With family and friends cheering, 54-year-old Weng Yanping said she felt energized while paddling a dragon boat to compete in the annual race in her hometown of Miluo, Hunan province, on Monday.

Weng and the other 21 members of the all-female team, with an average age of over 40, participated in the annual dragon boat race held on the Miluo River to commemorate Dragon Boat Festival.

Each team consisted of 22 members — 20 paddlers, one drummer and one helmsman.

The women's team competed with 19 all-male teams in the 500-meter race and finished last, but Weng said she was excited and motivated by the experience.

The women's team was founded in 1988, and Weng has been a member since then and has participated in the race annually.

"For people in Miluo, boat racing during the festival is in our blood, and we are the proof that no matter your age or gender, anyone can participate in and enjoy team sports," she said.

One of the most popular stories of the festival's origins is that of Qu Yuan, an exiled poet and politician during the Warring States Period (475-221 BC). Upon hearing that his state, Chu, had fallen, he committed suicide by drowning himself in the Miluo River.

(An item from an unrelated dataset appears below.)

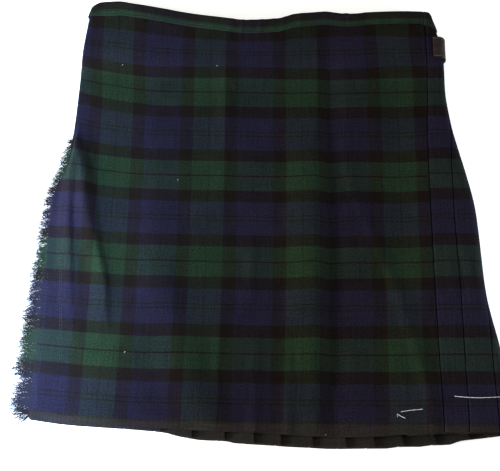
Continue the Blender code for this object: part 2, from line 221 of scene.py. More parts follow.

Villagers paddled out in boats to save him and, upon realizing it was too late, threw zongzi, or glutinous rice dumplings, into the river to prevent fish from eating his body. They also thrashed their paddles and beat their drums to scare them away.

Therefore, boat racing and eating sticky rice dumplings have become two of the most prevalent traditions for people to commemorate the festival and Qu.

According to a big data analysis by China Mobile, boat racing is most popular in provinces such as Guangdong, Hunan, Guizhou and Fujian.

In Guangdong, people who watched the races accounted for 15 percent of the total number of tourists from other places.

Xu Cheng, 27, took a month's leave from his job in Xi'an, Shaanxi province, to train for the boat race in his hometown of Miluo.

There is a saying in Miluo that people would rather not have a good harvest for a year than lose the annual boat race, so he believes that his decision to take a month's leave from work was totally worthwhile.

"Some things cannot be bought with money," he said. "Boat racing is a tradition. My grandfather and my father both participated in the races, so I am inheriting the tradition."

Wan Bing, 40, trained for 15 days for this year's race. It was the third year he had taken part. His team finished in seventh place, but he said he was satisfied even though achieving first place has always been his goal.

"People in Miluo learn about the spirit and patriotism of Qu Yuan since their childhood. As we grow older, we join the boat racing teams. The whole team unites together and paddles like one, overcoming fatigue and pain while practicing, until they cross the finish line."

Thousands of people gathered on the river banks to cheer on the racers.

Among them was 7-year-old Zheng Anti, who stood out because she was wearing traditional Chinese clothes.

She was cheering for her father, whose team achieved first place in the qualifying games.

"He did a great job and I am very proud of him," Zheng said.